*Data:*
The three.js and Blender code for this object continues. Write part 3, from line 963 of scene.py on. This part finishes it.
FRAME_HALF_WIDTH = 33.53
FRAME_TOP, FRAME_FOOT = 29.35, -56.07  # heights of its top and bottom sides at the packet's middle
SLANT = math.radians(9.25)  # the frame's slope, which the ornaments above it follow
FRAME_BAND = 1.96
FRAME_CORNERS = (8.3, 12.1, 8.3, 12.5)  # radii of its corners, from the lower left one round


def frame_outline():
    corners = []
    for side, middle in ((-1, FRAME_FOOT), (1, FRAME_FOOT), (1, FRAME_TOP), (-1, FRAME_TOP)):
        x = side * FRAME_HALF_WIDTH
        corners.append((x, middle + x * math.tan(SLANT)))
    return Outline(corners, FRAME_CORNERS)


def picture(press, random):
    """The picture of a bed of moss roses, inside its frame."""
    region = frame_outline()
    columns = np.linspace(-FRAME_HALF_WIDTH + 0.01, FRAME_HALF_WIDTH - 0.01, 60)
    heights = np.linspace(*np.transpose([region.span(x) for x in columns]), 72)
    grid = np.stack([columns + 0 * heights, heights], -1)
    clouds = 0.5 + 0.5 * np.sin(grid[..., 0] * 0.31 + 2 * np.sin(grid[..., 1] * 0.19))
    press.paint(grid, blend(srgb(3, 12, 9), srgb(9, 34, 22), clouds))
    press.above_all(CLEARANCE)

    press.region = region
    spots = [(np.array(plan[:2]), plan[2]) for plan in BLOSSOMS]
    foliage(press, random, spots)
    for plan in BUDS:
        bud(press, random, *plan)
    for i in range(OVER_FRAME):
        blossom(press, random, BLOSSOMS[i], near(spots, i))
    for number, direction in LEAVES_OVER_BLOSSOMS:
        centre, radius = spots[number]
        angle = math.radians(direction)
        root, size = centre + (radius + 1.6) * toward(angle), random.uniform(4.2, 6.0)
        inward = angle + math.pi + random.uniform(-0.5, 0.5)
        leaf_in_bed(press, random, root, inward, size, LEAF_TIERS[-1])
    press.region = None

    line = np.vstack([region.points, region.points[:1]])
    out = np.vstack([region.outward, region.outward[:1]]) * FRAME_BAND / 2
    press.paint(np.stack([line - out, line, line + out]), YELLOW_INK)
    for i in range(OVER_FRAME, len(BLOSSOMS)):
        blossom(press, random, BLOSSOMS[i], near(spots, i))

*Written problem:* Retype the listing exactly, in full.

*Solution:*
The three.js and Blender code for this object continues. Write part 3, from line 963 of scene.py on. This part finishes it.
FRAME_HALF_WIDTH = 33.53
FRAME_TOP, FRAME_FOOT = 29.35, -56.07  # heights of its top and bottom sides at the packet's middle
SLANT = math.radians(9.25)  # the frame's slope, which the ornaments above it follow
FRAME_BAND = 1.96
FRAME_CORNERS = (8.3, 12.1, 8.3, 12.5)  # radii of its corners, from the lower left one round


def frame_outline():
    corners = []
    for side, middle in ((-1, FRAME_FOOT), (1, FRAME_FOOT), (1, FRAME_TOP), (-1, FRAME_TOP)):
        x = side * FRAME_HALF_WIDTH
        corners.append((x, middle + x * math.tan(SLANT)))
    return Outline(corners, FRAME_CORNERS)


def picture(press, random):
    """The picture of a bed of moss roses, inside its frame."""
    region = frame_outline()
    columns = np.linspace(-FRAME_HALF_WIDTH + 0.01, FRAME_HALF_WIDTH - 0.01, 60)
    heights = np.linspace(*np.transpose([region.span(x) for x in columns]), 72)
    grid = np.stack([columns + 0 * heights, heights], -1)
    clouds = 0.5 + 0.5 * np.sin(grid[..., 0] * 0.31 + 2 * np.sin(grid[..., 1] * 0.19))
    press.paint(grid, blend(srgb(3, 12, 9), srgb(9, 34, 22), clouds))
    press.above_all(CLEARANCE)

    press.region = region
    spots = [(np.array(plan[:2]), plan[2]) for plan in BLOSSOMS]
    foliage(press, random, spots)
    for plan in BUDS:
        bud(press, random, *plan)
    for i in range(OVER_FRAME):
        blossom(press, random, BLOSSOMS[i], near(spots, i))
    for number, direction in LEAVES_OVER_BLOSSOMS:
        centre, radius = spots[number]
        angle = math.radians(direction)
        root, size = centre + (radius + 1.6) * toward(angle), random.uniform(4.2, 6.0)
        inward = angle + math.pi + random.uniform(-0.5, 0.5)
        leaf_in_bed(press, random, root, inward, size, LEAF_TIERS[-1])
    press.region = None

    line = np.vstack([region.points, region.points[:1]])
    out = np.vstack([region.outward, region.outward[:1]]) * FRAME_BAND / 2
    press.paint(np.stack([line - out, line, line + out]), YELLOW_INK)
    for i in range(OVER_FRAME, len(BLOSSOMS)):
        blossom(press, random, BLOSSOMS[i], near(spots, i))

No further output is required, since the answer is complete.